◆ Exercise aim
Starting at the line with "Reconstruct the object" in it, reproduce each line below through the last one, exactly, and include nothing else.

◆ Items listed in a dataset
━━━━━━

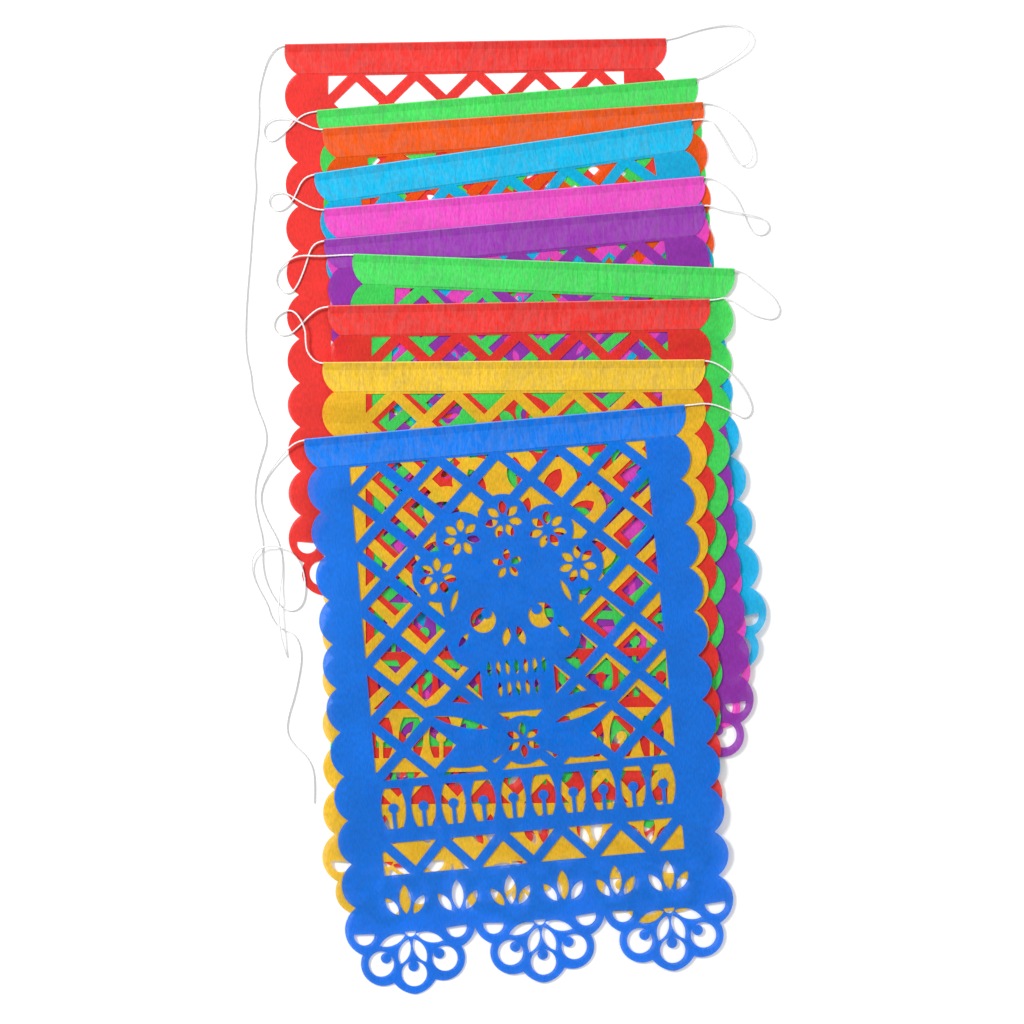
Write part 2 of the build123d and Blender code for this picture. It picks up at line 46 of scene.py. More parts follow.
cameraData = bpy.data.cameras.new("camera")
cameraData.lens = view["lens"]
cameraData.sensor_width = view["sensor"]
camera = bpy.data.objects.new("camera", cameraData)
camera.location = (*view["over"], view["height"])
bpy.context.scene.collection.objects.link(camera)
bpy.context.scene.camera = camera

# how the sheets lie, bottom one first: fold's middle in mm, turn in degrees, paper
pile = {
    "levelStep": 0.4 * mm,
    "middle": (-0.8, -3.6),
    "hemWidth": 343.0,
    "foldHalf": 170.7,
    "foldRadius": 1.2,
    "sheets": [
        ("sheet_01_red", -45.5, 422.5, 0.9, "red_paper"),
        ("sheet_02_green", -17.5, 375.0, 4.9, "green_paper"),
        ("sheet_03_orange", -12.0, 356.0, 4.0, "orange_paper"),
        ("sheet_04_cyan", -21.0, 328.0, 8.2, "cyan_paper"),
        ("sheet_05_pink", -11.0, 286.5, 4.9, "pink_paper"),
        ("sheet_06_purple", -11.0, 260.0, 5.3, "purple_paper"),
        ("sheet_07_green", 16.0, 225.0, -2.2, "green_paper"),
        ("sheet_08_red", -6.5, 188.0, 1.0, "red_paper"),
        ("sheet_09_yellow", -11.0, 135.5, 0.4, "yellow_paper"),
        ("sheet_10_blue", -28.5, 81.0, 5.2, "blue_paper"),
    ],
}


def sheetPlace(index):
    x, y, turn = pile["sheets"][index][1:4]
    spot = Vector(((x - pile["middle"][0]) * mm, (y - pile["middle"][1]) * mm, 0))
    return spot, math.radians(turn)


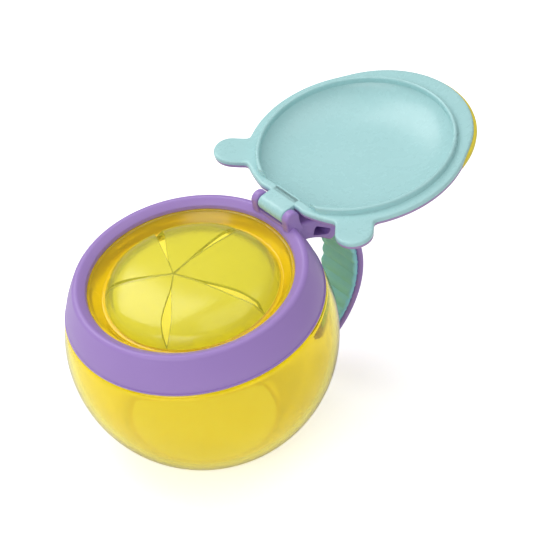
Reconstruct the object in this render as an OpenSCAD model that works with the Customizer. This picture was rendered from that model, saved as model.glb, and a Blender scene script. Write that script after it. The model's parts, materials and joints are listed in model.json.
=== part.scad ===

━━━━━━

◆ Exercise result
Reconstruct the object in this render as an OpenSCAD model that works with the Customizer. This picture was rendered from that model, saved as model.glb, and a Blender scene script. Write that script after it. The model's parts, materials and joints are listed in model.json.
=== part.scad ===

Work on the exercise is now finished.